* [Data segment]
_ _ _ _ _ _ _

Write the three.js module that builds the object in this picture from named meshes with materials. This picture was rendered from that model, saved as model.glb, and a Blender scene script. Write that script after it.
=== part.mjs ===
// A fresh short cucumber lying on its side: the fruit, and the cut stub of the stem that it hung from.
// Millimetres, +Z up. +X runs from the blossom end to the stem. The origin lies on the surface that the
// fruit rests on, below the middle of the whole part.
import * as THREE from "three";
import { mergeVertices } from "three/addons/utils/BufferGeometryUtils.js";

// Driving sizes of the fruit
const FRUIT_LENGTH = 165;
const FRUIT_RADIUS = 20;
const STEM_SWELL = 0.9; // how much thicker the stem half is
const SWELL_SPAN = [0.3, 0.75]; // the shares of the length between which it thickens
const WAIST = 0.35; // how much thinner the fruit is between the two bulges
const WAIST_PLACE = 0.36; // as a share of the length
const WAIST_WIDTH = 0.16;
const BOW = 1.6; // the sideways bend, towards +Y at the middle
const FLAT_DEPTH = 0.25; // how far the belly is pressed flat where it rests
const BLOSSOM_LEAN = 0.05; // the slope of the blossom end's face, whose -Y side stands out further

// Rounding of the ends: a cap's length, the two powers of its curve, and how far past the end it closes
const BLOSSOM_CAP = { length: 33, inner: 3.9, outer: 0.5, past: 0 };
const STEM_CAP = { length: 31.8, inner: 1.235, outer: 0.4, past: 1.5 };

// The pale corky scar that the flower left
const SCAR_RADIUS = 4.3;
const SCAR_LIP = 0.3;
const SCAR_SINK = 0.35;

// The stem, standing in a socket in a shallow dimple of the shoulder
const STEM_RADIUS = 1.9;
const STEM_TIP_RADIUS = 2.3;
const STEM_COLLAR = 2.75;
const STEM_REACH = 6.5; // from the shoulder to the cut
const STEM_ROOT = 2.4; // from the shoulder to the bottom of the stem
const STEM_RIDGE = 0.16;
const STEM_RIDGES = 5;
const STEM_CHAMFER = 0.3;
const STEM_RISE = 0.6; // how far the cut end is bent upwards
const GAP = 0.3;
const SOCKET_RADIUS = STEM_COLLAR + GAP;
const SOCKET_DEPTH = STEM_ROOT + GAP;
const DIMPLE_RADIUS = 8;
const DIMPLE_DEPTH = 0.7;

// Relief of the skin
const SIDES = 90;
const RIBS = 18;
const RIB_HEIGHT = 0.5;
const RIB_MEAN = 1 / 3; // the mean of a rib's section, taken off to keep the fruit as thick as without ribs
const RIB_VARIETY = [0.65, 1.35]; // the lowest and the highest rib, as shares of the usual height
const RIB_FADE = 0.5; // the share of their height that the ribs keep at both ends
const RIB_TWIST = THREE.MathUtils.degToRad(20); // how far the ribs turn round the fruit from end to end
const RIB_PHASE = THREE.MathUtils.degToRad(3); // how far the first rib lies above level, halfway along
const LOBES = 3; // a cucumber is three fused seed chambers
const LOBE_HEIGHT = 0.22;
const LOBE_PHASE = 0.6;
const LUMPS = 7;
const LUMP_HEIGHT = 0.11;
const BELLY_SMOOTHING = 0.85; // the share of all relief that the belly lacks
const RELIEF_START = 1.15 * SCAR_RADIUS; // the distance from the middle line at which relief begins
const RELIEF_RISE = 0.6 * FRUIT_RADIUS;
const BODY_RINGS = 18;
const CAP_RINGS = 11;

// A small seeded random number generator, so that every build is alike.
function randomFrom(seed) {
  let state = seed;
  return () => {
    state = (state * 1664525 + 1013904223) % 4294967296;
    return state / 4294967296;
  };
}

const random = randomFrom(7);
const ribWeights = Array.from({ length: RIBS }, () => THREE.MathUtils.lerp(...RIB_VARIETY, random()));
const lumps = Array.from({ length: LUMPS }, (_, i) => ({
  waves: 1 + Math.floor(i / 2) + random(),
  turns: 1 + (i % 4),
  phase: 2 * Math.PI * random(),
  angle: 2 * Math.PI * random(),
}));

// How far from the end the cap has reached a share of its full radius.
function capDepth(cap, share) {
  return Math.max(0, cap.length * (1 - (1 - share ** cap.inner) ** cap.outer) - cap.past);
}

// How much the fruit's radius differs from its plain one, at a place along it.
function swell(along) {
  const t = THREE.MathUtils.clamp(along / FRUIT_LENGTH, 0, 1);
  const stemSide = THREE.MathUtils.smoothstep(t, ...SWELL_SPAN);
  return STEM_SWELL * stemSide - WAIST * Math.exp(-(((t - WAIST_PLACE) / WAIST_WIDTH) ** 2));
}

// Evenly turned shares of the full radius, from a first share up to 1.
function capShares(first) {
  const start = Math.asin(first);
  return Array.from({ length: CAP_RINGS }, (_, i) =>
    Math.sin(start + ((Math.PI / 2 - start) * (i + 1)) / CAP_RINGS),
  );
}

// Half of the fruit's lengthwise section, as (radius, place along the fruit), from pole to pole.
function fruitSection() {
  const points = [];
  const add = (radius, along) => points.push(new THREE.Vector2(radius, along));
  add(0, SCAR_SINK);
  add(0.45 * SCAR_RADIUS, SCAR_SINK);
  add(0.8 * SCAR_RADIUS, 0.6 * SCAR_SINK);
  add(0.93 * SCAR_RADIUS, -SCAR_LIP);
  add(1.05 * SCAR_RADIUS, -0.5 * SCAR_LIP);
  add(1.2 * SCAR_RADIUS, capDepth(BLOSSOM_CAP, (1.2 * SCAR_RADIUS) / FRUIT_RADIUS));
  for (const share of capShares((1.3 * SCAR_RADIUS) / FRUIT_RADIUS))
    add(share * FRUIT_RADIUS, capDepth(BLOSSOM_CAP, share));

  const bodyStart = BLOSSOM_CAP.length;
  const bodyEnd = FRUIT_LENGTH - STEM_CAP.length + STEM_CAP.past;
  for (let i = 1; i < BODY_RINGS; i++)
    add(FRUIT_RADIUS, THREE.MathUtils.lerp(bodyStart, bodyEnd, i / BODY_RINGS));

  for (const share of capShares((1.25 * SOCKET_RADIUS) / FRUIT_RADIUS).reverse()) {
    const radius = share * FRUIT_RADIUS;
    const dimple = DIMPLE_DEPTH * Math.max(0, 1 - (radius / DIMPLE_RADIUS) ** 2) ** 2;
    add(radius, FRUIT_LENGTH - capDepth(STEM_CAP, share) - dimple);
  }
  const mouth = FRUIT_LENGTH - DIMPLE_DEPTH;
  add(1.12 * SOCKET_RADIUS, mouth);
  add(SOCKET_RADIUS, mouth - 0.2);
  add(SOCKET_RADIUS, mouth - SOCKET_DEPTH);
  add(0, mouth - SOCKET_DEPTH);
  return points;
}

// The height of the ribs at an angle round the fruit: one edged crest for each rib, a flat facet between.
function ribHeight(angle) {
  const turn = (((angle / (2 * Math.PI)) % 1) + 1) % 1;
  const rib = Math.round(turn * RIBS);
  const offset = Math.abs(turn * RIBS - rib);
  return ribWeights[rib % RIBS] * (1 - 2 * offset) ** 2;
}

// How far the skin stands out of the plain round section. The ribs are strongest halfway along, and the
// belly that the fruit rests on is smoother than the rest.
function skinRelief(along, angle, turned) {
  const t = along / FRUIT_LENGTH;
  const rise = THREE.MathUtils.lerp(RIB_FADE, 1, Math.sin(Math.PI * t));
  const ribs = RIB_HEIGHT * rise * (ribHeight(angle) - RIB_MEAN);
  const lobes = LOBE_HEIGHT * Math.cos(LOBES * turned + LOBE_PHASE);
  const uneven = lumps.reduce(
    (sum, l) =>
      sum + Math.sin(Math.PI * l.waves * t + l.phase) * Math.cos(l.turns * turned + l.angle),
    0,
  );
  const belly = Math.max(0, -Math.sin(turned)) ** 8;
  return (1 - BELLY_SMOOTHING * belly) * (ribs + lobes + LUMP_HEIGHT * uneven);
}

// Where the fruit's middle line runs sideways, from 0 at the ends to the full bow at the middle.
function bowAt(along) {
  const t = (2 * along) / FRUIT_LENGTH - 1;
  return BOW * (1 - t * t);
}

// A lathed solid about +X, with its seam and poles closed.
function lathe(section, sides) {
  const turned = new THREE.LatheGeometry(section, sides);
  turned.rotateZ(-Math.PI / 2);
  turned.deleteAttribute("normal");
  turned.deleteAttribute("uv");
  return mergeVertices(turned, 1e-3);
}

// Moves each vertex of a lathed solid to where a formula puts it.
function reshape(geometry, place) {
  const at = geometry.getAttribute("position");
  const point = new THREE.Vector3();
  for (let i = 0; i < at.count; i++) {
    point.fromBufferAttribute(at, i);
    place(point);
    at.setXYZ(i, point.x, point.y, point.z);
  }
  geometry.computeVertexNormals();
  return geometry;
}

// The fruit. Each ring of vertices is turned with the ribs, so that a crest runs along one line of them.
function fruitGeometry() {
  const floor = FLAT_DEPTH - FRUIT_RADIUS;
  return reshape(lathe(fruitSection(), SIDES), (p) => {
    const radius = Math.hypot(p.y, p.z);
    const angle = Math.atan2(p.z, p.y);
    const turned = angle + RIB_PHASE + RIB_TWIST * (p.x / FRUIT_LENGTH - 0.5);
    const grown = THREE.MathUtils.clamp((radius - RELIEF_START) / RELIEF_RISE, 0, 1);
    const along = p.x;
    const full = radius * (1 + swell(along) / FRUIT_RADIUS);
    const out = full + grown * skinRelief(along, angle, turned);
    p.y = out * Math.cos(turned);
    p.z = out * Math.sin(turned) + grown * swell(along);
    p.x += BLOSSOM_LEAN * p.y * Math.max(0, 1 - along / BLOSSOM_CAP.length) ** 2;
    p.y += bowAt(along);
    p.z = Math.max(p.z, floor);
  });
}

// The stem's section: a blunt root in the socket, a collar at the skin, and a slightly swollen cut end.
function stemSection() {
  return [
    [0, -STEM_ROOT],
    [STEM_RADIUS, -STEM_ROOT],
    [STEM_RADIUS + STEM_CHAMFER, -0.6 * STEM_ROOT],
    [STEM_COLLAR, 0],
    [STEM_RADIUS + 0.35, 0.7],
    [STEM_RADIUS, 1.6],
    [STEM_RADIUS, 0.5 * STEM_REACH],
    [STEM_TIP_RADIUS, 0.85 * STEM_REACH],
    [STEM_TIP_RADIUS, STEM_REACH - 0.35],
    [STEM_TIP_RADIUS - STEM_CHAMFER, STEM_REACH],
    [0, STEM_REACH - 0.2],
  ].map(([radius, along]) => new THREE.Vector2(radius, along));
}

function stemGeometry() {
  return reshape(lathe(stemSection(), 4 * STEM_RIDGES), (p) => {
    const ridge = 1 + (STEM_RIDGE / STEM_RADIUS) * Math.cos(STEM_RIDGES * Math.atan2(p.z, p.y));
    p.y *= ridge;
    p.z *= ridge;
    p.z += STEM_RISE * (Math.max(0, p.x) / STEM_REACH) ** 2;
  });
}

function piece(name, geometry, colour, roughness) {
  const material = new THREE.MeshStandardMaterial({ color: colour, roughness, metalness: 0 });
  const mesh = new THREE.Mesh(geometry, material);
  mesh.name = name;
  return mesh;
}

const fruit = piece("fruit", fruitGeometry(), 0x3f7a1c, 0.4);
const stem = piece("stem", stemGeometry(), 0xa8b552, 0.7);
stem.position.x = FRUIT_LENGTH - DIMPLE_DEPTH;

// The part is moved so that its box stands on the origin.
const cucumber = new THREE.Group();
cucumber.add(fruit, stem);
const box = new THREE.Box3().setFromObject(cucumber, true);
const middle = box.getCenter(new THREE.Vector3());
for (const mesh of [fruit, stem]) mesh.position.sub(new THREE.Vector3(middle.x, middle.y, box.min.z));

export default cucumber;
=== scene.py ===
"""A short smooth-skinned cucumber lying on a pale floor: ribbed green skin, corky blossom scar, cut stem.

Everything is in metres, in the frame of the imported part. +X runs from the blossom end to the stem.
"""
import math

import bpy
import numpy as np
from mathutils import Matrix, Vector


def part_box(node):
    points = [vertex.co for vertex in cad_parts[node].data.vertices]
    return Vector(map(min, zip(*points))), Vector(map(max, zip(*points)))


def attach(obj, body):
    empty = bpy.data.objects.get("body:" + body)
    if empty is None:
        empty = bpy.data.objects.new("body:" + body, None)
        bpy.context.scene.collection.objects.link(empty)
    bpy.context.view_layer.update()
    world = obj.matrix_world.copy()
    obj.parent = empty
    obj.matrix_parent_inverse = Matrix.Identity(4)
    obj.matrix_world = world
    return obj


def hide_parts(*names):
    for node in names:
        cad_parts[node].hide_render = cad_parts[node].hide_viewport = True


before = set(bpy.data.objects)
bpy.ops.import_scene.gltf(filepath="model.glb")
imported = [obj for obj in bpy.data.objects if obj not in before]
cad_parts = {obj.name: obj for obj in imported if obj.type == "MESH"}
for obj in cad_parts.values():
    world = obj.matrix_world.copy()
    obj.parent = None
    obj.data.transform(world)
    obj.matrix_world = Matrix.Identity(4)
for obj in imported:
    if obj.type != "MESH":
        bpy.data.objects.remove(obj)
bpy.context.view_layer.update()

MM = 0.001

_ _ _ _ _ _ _

* [What to work on] Take the lines above from the one holding "obj.matrix_world = Matrix.Identity(4)" to the last and output them exactly.

* [Task answer]
    obj.matrix_world = Matrix.Identity(4)
for obj in imported:
    if obj.type != "MESH":
        bpy.data.objects.remove(obj)
bpy.context.view_layer.update()

MM = 0.001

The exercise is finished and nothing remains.